I popped into the Queens Legs in Valbonne last night for a pint of Guinness with that nice lady decorator and when I came out I saw a gendarme issuing a parking ticket. I asked him if he could take pity on an old man but he would not listen, so as anyone would do, I questioned his parentage, then threw a few more  insults whereupon he issued another ticket for bald tyres. He was just getting quite nasty when my bus arrived. You have to find your amusement in different ways as you get older.

Earlier in the day, in late afternoon I was sitting quietly in the lounge cursing the intermittent internet connection,whilst  diligently completing the registration of another soon to be satisfied customer of Currencies Direct when suddenly there was an ear splitting crash and just about every glass in the house smashed to the floor.

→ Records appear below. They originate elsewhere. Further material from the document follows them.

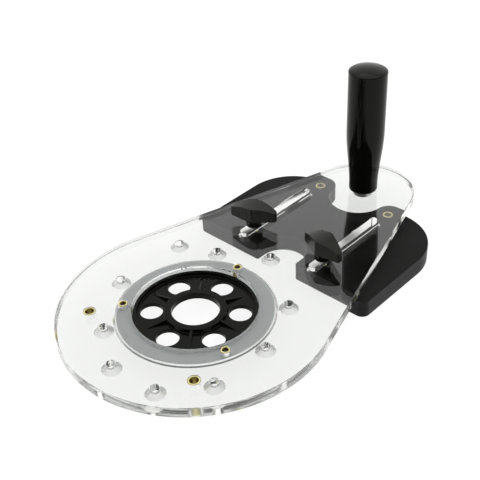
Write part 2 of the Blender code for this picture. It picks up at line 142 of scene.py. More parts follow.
# Centre insert, with heights from the plate's top
FLANGE_R = 50.4
FLANGE_TOP = -6.3
FLANGE_EDGE = 0.2
WALL_OUTER_R = 40.3
WALL_INNER_R = 38.1
WALL_TOP = -3.3
FLOOR_TOP = -5.9
HUB_R = 20.3
HUB_TOP = -3.1
INSERT_SOFT = 0.45
INSERT_FILLET = 0.6
CENTRE_HOLE_R = 15.6
BUSH_SEAT_R = 17.6
BUSH_SEAT_DEEP = 0.8
BUSH_SEAT_EDGE = 0.3
WINDOW_R = 7.4
WINDOW_EDGE = 0.3
WINDOW_RING_R = 28.7
WINDOW_START = 8
WINDOWS = 6
RING_FIXINGS = 3
RING_SINK_R = 3.55
RING_SCREW_HOLE_R = 1.8

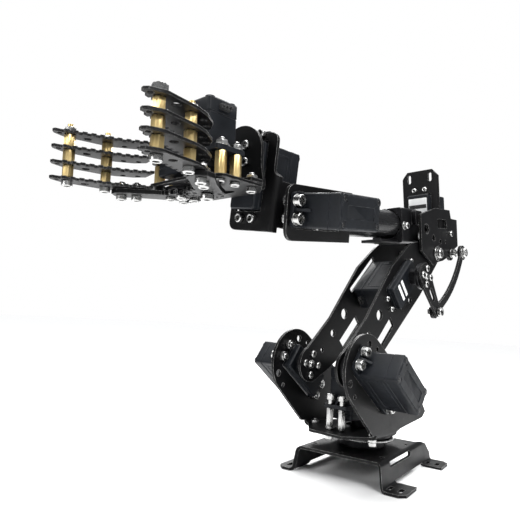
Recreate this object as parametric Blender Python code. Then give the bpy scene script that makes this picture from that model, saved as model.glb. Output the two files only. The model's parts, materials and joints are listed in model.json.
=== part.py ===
"""Desktop robot arm with seven driven axes, built from bent sheet brackets and standard servos.

World frame: origin on the floor under the base yaw axis, +X along the foot plate, +Z up.
All sizes are in millimetres and are turned into metres when a mesh is made.
"""

import math

import bmesh
import bpy
from mathutils import Matrix, Vector
from mathutils.geometry import delaunay_2d_cdt

MM = 0.001
GAP = 0.3                      # clearance between pieces that touch
SHEET = 2.0                    # thickness of the bent sheet brackets

# Standard servo: 40 x 20 case, shaft 10 from one end, flange under the case top.
SERVO_LONG = 40.0
SERVO_WIDE = 20.0
SERVO_SHAFT_INSET = 10.0
SERVO_FLANGE = 54.0
SERVO_FLANGE_THICK = 2.5
SERVO_BODY = 25.9              # case depth behind the flange
SERVO_TOP = 8.0                # case height in front of the flange
SPLINE_HIGH = 3.5
SPLINE_RADIUS = 3.0
SERVO_HOLE_X = (-14.75, 34.75)
SERVO_HOLE_Y = 5.0

# Chain dimensions.
BASE_TOP = 17.3
FOOT_FRONT = 46.0
FOOT_REAR = -62.0
FOOT_TIPS = (48.5, -44.5)      # outer edges of the feet, to the left and right of the yaw axis
RING_OUTER = 22.5
RING_BORE = 13.0
RING_SPLIT = 24.6              # top of the bearing's fixed race
DECK_LOW = 29.0                # underside of the turntable's floor
EAR_OUTER = 31.1
SHOULDER = (47.0, 75.7)        # shoulder axis, forward and up from the yaw axis
SHOULDER_SERVO_DROP = math.radians(37.0)
ARM_OUTER = 16.55
ARM_LENGTH = 159.7             # shoulder axis to elbow axis
ELBOW_SERVO = (9.5, 104.7)     # elbow servo shaft in the upper arm
ELBOW_SERVO_TILT = math.radians(5.4)
CRANK_PIN = (-25.7, 107.3)
LEVER_PIN = (-14.4, 185.2)
LINK_BULGE = 7.8
CRANK_FACE = 32.2
LINK_FACE = 29.0
ELBOW_OUTER = 20.4
TUBE_RISE = 25.2               # tube axis above the elbow axis
TUBE_RADIUS = 11.75
TUBE_END = 148.0
PITCH_AXIS = (197.7, 1.8)      # wrist pitch axis in the forearm
PITCH_FACE = 34.0              # outer face of the wrist bracket's side
ROLL_AXIS = (2.0, 27.2)        # wrist roll axis in the hand
GRIPPER_REACH = 60.5           # gripper servo axis forward of the wrist pitch axis
BACK_PLATE = 27.0 - 60.5      # rear face of the gripper back plate, on the roll horn
GRIPPER_DROP = 11.1            # gripper servo flange below the roll axis
GEAR_RADIUS = 10.0
GEAR_TEETH = 16
FINGER_LEVELS = (-14.75, -6.9, 0.95, 8.8)
FINGER_THICK = 1.5
FINGER_COLUMNS = {"rear": (32.0, 34.7), "front": (51.0, 37.9)}
FINGER_TEETH = 11

# Rest pose.
REST_YAW = math.radians(-9.2)
REST_SHOULDER = math.radians(-52.7)
REST_ELBOW = math.radians(60.5)
REST_FOREARM_ROLL = math.radians(-7.4)
REST_PITCH = math.radians(-5.2)
REST_WRIST_ROLL = math.radians(6.6)

PAINT = {
    "black_sheet": ((0.012, 0.012, 0.013), 0.42, 0.6),
    "servo_black": ((0.016, 0.017, 0.019), 0.45, 0.3),
    "horn_black": ((0.02, 0.02, 0.022), 0.35, 0.7),
    "steel": ((0.62, 0.62, 0.6), 0.25, 1.0),
    "brass": ((0.78, 0.55, 0.2), 0.28, 1.0),
    "tube_black": ((0.014, 0.014, 0.015), 0.3, 0.7),
}


# ---------------------------------------------------------------- outlines

def circle(x, y, radius, sides=16):
    """Points round a circle, started off the axes so that none lies on a plate's centre line."""
    angles = [math.tau * (k + 0.37) / sides for k in range(sides)]
    return [(x + radius * math.cos(a), y + radius * math.sin(a)) for a in angles]


def arc(x, y, radius, start, end, steps):
    """Points along an arc, angles in degrees."""
    angles = [math.radians(start + (end - start) * k / steps) for k in range(steps + 1)]
    return [(x + radius * math.cos(a), y + radius * math.sin(a)) for a in angles]


def rectangle(x0, y0, x1, y1):
    return [(x0, y0), (x1, y0), (x1, y1), (x0, y1)]


def slot(x, y, length, width, angle=0.0):
    """Round-ended slot centred on x, y."""
    reach = (length - width) / 2
    ends = arc(reach, 0, width / 2, -90, 90, 4) + arc(-reach, 0, width / 2, 90, 270, 4)
    c, s = math.cos(math.radians(angle)), math.sin(math.radians(angle))
    return [(x + c * a - s * b, y + s * a + c * b) for a, b in ends]


def softened(points, radius, closed=True, steps=2):
    """The same path with each corner replaced by an arc of the given radius."""
    result = []
    count = len(points)
    for k, point in enumerate(points):
        if not closed and k in (0, count - 1):
            result.append(point)
            continue
        corner = Vector(point)
        before = Vector(points[k - 1]) - corner
        after = Vector(points[(k + 1) % count]) - corner
        half = before.angle(after) / 2
        reach = min(radius / math.tan(half), before.length * 0.45, after.length * 0.45)
        bend = reach * math.tan(half)
        before.normalize()
        after.normalize()
        middle = corner + (before + after).normalized() * (bend / math.sin(half))
        first = corner + before * reach - middle
        last = corner + after * reach - middle
        turn = first.angle_signed(last)
        for step in range(steps + 1):
            angle = -turn * step / steps
            c, s = math.cos(angle), math.sin(angle)
            result.append((middle.x + c * first.x - s * first.y, middle.y + s * first.x + c * first.y))
    return result


def strip(path, thickness):
    """Closed outline of a sheet of this thickness whose middle follows an open path."""
    sides = ([], [])
    for k, point in enumerate(path):
        here = Vector(point)
        directions = []
        if k > 0:
            directions.append((here - Vector(path[k - 1])).normalized())
        if k < len(path) - 1:
            directions.append((Vector(path[k + 1]) - here).normalized())
        along = sum(directions, Vector((0, 0))).normalized()
        across = Vector((-along.y, along.x))
        width = thickness / 2 / max(0.3, along.dot(directions[0]))
        sides[0].append(tuple(here + across * width))
        sides[1].append(tuple(here - across * width))
    return sides[0] + sides[1][::-1]


def mirrored(points):
    """Adds the mirror image of the points about the first axis, walking back along it."""
    return list(points) + [(x, -y) for x, y in reversed(points)]


# ---------------------------------------------------------------- solids

FACES_WITH_HOLES = 5           # fill mode: faces inside an outline, open inside its holes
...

That nice lady decorator has been working on a new glass cupboard for a couple of days,repainting it and generally repairing it to ensure it was fully functional, but it appears that the glass shelf supports were not as strong as she had hoped and the whole edifice succumbed to gravity in a spectacular fashion. It was vital that she was there in the room when it happened and that I was nowhere near the cupboard, otherwise there is no doubt in my mind about who would have received the blame.  Despite the fact that I was there when it happened but on the other side of the room and could not possibly have had anything to do it, I have still caught a glimpse of that look that implies I must be in some way to blame. I could not resist taking this picture just after it happened, but please don’t tell her.

See any glasses that match?

Actually it is a godsend on one level as before this tumultuous event, we had such a mish mash of unmatched glasses in the drinks cupboard, left over from sets from which one or more had been broken, that now she will be able to go and buy some that match, or more likely I shall be delegated to go and restock our glass cabinet on her behalf.

I mentioned a dodgy internet connection, but help will soon be at hand. Tony “I invented the Internet” Coombs is due to come round this evening with his lovely wife Pat, so before he gets as much as a glass of wine I will get him to fix his infernal invention. Actually it may be more like a tumbler of wine or even a cup unless I am forced to go shopping this morning before tennis, which has been rearranged for 11am due to constant backsliding by several of our party on the scheduled 6pm kick off.

The amply endowed (sorry Lin) and smouldering Maria Louisa Santos Carr sends me a message via Facebook correcting my report about who won the ladies grouping of the REGS golf tournament at St Donat last weekend. It seems it was she, rather than former Miss England Pauline Bull as I had reported yesterday who was victorious, but when one has two such dazzling ladies in close proximity one tends to forget ones own name on occasions. I use the word smouldering as it also reminds me of Dave “Tripe” Goddard, leader of the Landlubbers, the REGS off shoot golfing group, with whom I must state she has absolutely no connection, but when I think of him smouldering it is more in terms of a smoky peat fire which most people from Yorkshire still use for heat.